# 02 - Análisis del Tokenizer para Guaraní

Analiza cómo el tokenizer de Qwen2.5 maneja texto en Guaraní vs Español.
La **fertilidad** (tokens por palabra) es una métrica clave: valores altos indican
que el tokenizer no fue diseñado para ese idioma.

In [None]:
from transformers import AutoTokenizer
import numpy as np

tokenizer = AutoTokenizer.from_pretrained("Qwen/Qwen2.5-0.5B")
print(f"Vocab size: {tokenizer.vocab_size:,}")

In [None]:
# Sample texts for comparison
guarani_samples = [
    "Paraguay ha'e peteĩ tetã oĩva América del Sur-pe.",
    "Guaraní ñe'ẽ ha'e peteĩ ñe'ẽ oñeñe'ẽva Paraguái-pe.",
    "Ko tetã oguereko mokõi ñe'ẽ teete: guaraní ha castellano.",
    "Ñandejára toikove opa ára, ha ñande retã toikove.",
    "Aipota amoñe'ẽ guaraníme ha castellano-pe avei.",
]

spanish_samples = [
    "Paraguay es un país ubicado en América del Sur.",
    "El guaraní es un idioma hablado en Paraguay.",
    "Este país tiene dos idiomas oficiales: guaraní y castellano.",
    "Dios vive todos los días, y nuestra patria vive.",
    "Quiero hablar en guaraní y en castellano también.",
]

In [None]:
def compute_fertility(text, tokenizer):
    """Compute tokens-per-word ratio."""
    words = text.split()
    tokens = tokenizer.encode(text)
    return len(tokens) / len(words) if words else 0

print("=" * 60)
print("FERTILITY ANALYSIS: Guaraní vs Español")
print("=" * 60)

gn_fertilities = []
print("\nGuaraní:")
for text in guarani_samples:
    f = compute_fertility(text, tokenizer)
    gn_fertilities.append(f)
    words = len(text.split())
    tokens = len(tokenizer.encode(text))
    print(f"  {words}w → {tokens}t = {f:.2f} tok/word | {text[:50]}...")

es_fertilities = []
print("\nEspañol:")
for text in spanish_samples:
    f = compute_fertility(text, tokenizer)
    es_fertilities.append(f)
    words = len(text.split())
    tokens = len(tokenizer.encode(text))
    print(f"  {words}w → {tokens}t = {f:.2f} tok/word | {text[:50]}...")

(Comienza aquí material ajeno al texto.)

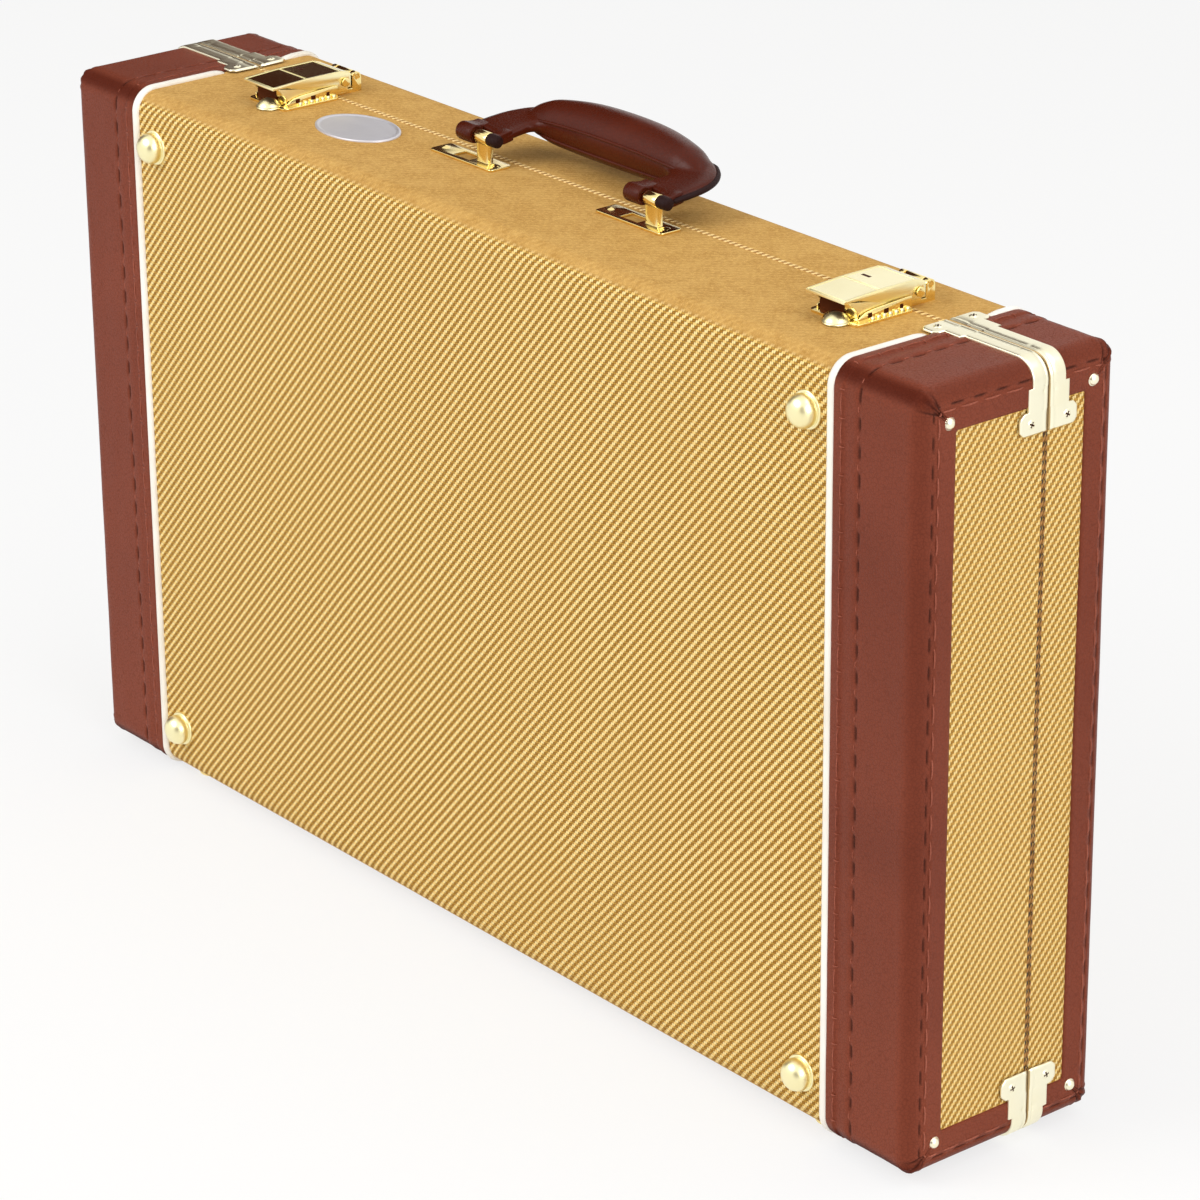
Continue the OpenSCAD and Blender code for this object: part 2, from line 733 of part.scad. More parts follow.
// Side outline of a cheek, from inside the sheet down past the pin
module lever_cheek() {
    top = lever_h - lever_t / 2;
    low = lever_pin_z - cheek_drop;
    polygon([[-lever_tip, top - lever_drop], [lever_front_y, top], [lever_bend_y, top],
        [lever_tail_y, top - lever_back_drop], [lever_tail_y, low], [0, low],
        [lever_front_y, lever_pin_z], [cheek_inset - lever_tip, lever_h - lever_drop - lever_t]]);
}

module extrude_x(x0, x1) {
    translate([x0, 0, 0]) rotate([90, 0, 90]) linear_extrude(height = x1 - x0) children();
}

// Height of the sheet's top at y, on the middle flat or the front facet
function sheet_top(y) = lever_h - lever_drop * max(0, lever_front_y - y) / lever_facet;

module lever() {
    hook_y = -catch_reach - hook_gap;
    extrude_x(-lever_x, lever_x) lever_sheet();
    for (s = [-1, 1]) at_end(s) difference() {
        extrude_x(lever_x - lever_t, lever_x) lever_cheek();
        rod(latch_pin_r + pin_fit, 0, latch_w, lever_pin_y, lever_pin_z);
    }
    span(-hook_w / 2, hook_w / 2, hook_y - hook_t, hook_y, plate_t + catch_h + end_play,
        sheet_top(hook_y - hook_t) - lever_t / 2);
}

module badge() {
    translate([badge_x, -badge_y, tweed_top]) linear_extrude(height = badge_t)
        polygon([for (a = [0:7.5:352.5]) [badge_l / 2 * cos(a), badge_w / 2 * sin(a)]]);
}

module leaf(lid) {
    s = lid ? 1 : -1;
    near = hinge_r + end_play;
    lid_knuckle = knuckle_third / 2 - end_play / 2;
    base_knuckle = knuckle_third / 2 + end_play / 2;
    translate([0, seam_y, hinge_z]) difference() {
        union() {
            if (lid) {
                rod(hinge_r, -lid_knuckle, lid_knuckle, 0, 0);
                span(-lid_knuckle, lid_knuckle, 0, leaf_w, hinge_r - plate_t, hinge_r);
                span(-hinge_l / 2, hinge_l / 2, near, leaf_w, hinge_r - plate_t, hinge_r);
            } else {
                for (m = [-1, 1]) at_end(m) {
                    rod(hinge_r, base_knuckle, hinge_l / 2, 0, 0);
                    span(base_knuckle, hinge_l / 2, -leaf_w, 0, hinge_r - plate_t, hinge_r);
                }
                span(-hinge_l / 2, hinge_l / 2, -leaf_w, -near, hinge_r - plate_t, hinge_r);
            }
        }
        rod(hinge_pin_r + pin_fit, -hinge_l, hinge_l, 0, 0);
    }
}

module at_hinges() {
    for (s = [-1, 1]) translate([s * hinge_pitch / 2, 0, 0]) children();
}

module base_panel() {
    color(wood_color) stood() core_piece(-core_x, core_x, -case_d / 2, base_floor, 0, case_h);
}

module base_top_wall() {
    color(wood_color) stood() top_wall(false);
}

module base_bottom_wall() {
    color(wood_color) stood() bottom_wall(false);
}

module base_left_wall() {
    color(wood_color) stood() end_wall(false, -1);
}

module base_right_wall() {
    color(wood_color) stood() end_wall(false, 1);
}

module base_tweed() {
    color(tweed_color) stood() body_tweed(false);
}

module base_end_tweed_left() {
    color(tweed_color) stood() end_tweed(false, -1);
}

module base_end_tweed_right() {
    color(tweed_color) stood() end_tweed(false, 1);
}

module base_leather_left() {
    color(leather_color) stood() end_leather(false, -1);
}

module base_leather_right() {
    color(leather_color) stood() end_leather(false, 1);
}

module base_piping_left() {
    color(piping_color) stood() end_piping(false, -1);
}

module base_piping_right() {
    color(piping_color) stood() end_piping(false, 1);
}

module rim_strip() {
    color("saddlebrown") stood() rim();
}

module base_lining() {
    color(lining_color) stood() lining(false);
}

module board_battens() {
    color(wood_color) stood() battens();
}

module pedal_board() {
    color(wood_color) stood() tray_slab(board_y, board_y + board_t);
}

module board_carpet() {
    color(lining_color) stood() tray_slab(board_y + board_t, board_y + board_t + carpet_t);
}

module base_clamps_left() {
    color(gold_color) stood() clamp_place(false, -1) half_clamp();
}

module base_clamps_right() {
    color(gold_color) stood() clamp_place(false, 1) half_clamp();
}

module base_feet() {
    color(gold_color) stood() feet();
}

module base_end_studs() {
    color(gold_color) stood() end_studs(false);
}

module base_glides() {
    color(gold_color) stood() glides(false);
}

module base_screws() {
    color(gold_color) stood() all_screws(false);
}

module badge_plate() {
    color("silver") stood() badge();
}

module handle_plates() {
    color(gold_color) stood() at_posts() handle_plate();
}

module latch_plate_left() {
    color(gold_color) stood() at_latch(-1) latch_plate();
}

module latch_plate_right() {
    color(gold_color) stood() at_latch(1) latch_plate();
}

module base_hinge_leaves() {
    color(gold_color) stood() at_hinges() leaf(false);
}

module hinge_pins() {
    color(gold_color) stood() at_hinges()
        rod(hinge_pin_r, -hinge_l / 2, hinge_l / 2, seam_y, hinge_z);
}

module lid_panel() {
    color(wood_color) stood() core_piece(-core_x, core_x, lid_floor, case_d / 2, 0, case_h);
}

module lid_top_wall() {
    color(wood_color) stood() top_wall(true);
}

module lid_bottom_wall() {
    color(wood_color) stood() bottom_wall(true);
}

module lid_left_wall() {
    color(wood_color) stood() end_wall(true, -1);
}

module lid_right_wall() {
    color(wood_color) stood() end_wall(true, 1);
}

module lid_tweed() {
    color(tweed_color) stood() body_tweed(true);
}

module lid_end_tweed_left() {
    color(tweed_color) stood() end_tweed(true, -1);
}

module lid_end_tweed_right() {
    color(tweed_color) stood() end_tweed(true, 1);
}

module lid_leather_left() {
    color(leather_color) stood() end_leather(true, -1);
}

module lid_leather_right() {
    color(leather_color) stood() end_leather(true, 1);
}

module lid_piping_left() {
    color(piping_color) stood() end_piping(true, -1);
}

module lid_piping_right() {
    color(piping_color) stood() end_piping(true, 1);
}

module lid_lining() {
    color(lining_color) stood() lining(true);
}

module lid_foam() {
    color("dimgray") stood() tray_slab(lid_floor - lining_t - foam_t, lid_floor - lining_t);
}

module lid_clamps_left() {
    color(gold_color) stood() clamp_place(true, -1) half_clamp();
}

module lid_clamps_right() {
    color(gold_color) stood() clamp_place(true, 1) half_clamp();
}

module lid_end_studs() {
    color(gold_color) stood() end_studs(true);
}

module lid_glides() {
    color(gold_color) stood() glides(true);
}

module lid_screws() {
    color(gold_color) stood() all_screws(true);
}

module latch_keeper_left() {
    color(gold_color) stood() at_latch(-1) latch_keeper();
}

module latch_keeper_right() {
    color(gold_color) stood() at_latch(1) latch_keeper();
}

module hasp_pins() {
    color(gold_color) stood() for (s = [-1, 1]) at_latch(s)
        rod(latch_pin_r, -keeper_w / 2, keeper_w / 2, hasp_pin_y, keeper_pin_z);
}

module lid_hinge_leaves() {
    color(gold_color) stood() at_hinges() leaf(true);
}

module handle_grip() {
    color(leather_color) stood() grip();
}

module handle_pins() {
    color(gold_color) stood() pins_of_handle();
}

module hasp_left() {
    color(gold_color) stood() at_latch(-1) hasp();
}

module hasp_right() {
    color(gold_color) stood() at_latch(1) hasp();
}

module lever_pin_left() {
    color(gold_color) stood() at_latch(-1) lever_pin();
}

module lever_pin_right() {
    color(gold_color) stood() at_latch(1) lever_pin();
}

module lever_left() {
    color(gold_color) stood() at_latch(-1) lever();
}

module lever_right() {
    color(gold_color) stood() at_latch(1) lever();
}

base_panel();
base_top_wall();
base_bottom_wall();
base_left_wall();
base_right_wall();
base_tweed();
base_end_tweed_left();
base_end_tweed_right();
base_leather_left();
base_leather_right();
base_piping_left();
base_piping_right();
rim_strip();
base_lining();
board_battens();
pedal_board();
board_carpet();
base_clamps_left();
base_clamps_right();
base_feet();
base_end_studs();
base_glides();
base_screws();
badge_plate();
handle_plates();
latch_plate_left();
latch_plate_right();
base_hinge_leaves();
hinge_pins();
lid_panel();
lid_top_wall();
lid_bottom_wall();
lid_left_wall();
lid_right_wall();
lid_tweed();
lid_end_tweed_left();
lid_end_tweed_right();
lid_leather_left();
lid_leather_right();
lid_piping_left();
lid_piping_right();
lid_lining();
lid_foam();
lid_clamps_left();
lid_clamps_right();
lid_end_studs();
lid_glides();
lid_screws();
latch_keeper_left();
latch_keeper_right();
hasp_pins();
lid_hinge_leaves();
handle_grip();
handle_pins();
hasp_left();
hasp_right();
lever_pin_left();
lever_pin_right();
lever_left();
lever_right();
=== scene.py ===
"""Looks of a tweed pedalboard case with leather ends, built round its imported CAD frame.

Pieces are made in millimetres in the frame's own axes (X along the case, Y from the footed face
to the lid, Z up) and scaled to metres when their mesh is made. Most functions make one piece for
one half of the case (the lid or the base) and one end of it (side 1 is right, side -1 is left).
"""

import math

import bmesh
import bpy
import numpy as np
from mathutils import Matrix, Vector, noise


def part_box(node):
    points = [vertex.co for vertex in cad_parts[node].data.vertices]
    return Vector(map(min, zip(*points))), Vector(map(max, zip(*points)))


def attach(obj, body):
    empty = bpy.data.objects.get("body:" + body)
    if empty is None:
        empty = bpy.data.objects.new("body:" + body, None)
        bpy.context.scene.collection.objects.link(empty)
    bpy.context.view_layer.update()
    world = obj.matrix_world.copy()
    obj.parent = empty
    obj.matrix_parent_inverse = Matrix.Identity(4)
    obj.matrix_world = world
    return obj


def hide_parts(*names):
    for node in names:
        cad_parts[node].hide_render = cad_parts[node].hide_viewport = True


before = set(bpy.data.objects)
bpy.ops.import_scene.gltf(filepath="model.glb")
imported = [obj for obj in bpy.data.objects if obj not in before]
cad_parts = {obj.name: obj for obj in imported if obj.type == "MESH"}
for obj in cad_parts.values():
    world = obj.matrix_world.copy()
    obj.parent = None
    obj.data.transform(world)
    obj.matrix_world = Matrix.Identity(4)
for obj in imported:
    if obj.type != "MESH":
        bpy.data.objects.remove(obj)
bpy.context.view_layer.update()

MM = 0.001
TURN = 2 * math.pi


def box_mm(node):
    """A CAD node's lowest and highest corners in millimetres."""
    low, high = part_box(node)
    return np.array(low) / MM, np.array(high) / MM


def half_name(lid, part="", side=0):
    """The name of one half's body, or of its CAD node at an end (side 0 has no end)."""
    return ("lid" if lid else "base") + part + {0: "", 1: "_right", -1: "_left"}[side]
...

print(f"\n{'Metric':<20} {'Guaraní':>10} {'Español':>10} {'Ratio':>10}")
print("-" * 50)
gn_mean = np.mean(gn_fertilities)
es_mean = np.mean(es_fertilities)
print(f"{'Mean fertility':<20} {gn_mean:>10.2f} {es_mean:>10.2f} {gn_mean/es_mean:>10.2f}x")
print(f"{'Median fertility':<20} {np.median(gn_fertilities):>10.2f} {np.median(es_fertilities):>10.2f}")

In [None]:
# Analyze individual Guaraní words
guarani_words = [
    "ñe'ẽ", "oñeñe'ẽva", "Paraguái", "tetã", "guarã",
    "ha'e", "peteĩ", "mokõi", "ñandejára", "porã",
    "mba'e", "oĩva", "reñe'ẽ", "amoñe'ẽ", "ỹ",
]

print("\nWord-level tokenization (Guaraní):")
print(f"{'Word':<20} {'Tokens':>6} {'Token IDs'}")
print("-" * 60)
for word in guarani_words:
    tokens = tokenizer.encode(word, add_special_tokens=False)
    decoded = [tokenizer.decode([t]) for t in tokens]
    print(f"{word:<20} {len(tokens):>6} {decoded}")

In [None]:
# Summary
print("\n" + "=" * 60)
print("SUMMARY")
print("=" * 60)
print(f"Qwen2.5 tokenizer fertility on Guaraní: {gn_mean:.2f} tokens/word")
print(f"Qwen2.5 tokenizer fertility on Spanish: {es_mean:.2f} tokens/word")
print(f"Guaraní overhead: {gn_mean/es_mean:.1f}x more tokens than Spanish")
print()
if gn_mean < 4.0:
    print("✓ Fertility < 4.0 — ACCEPTABLE for fine-tuning")
else:
    print("⚠ Fertility >= 4.0 — Consider tokenizer extension or vocabulary adaptation")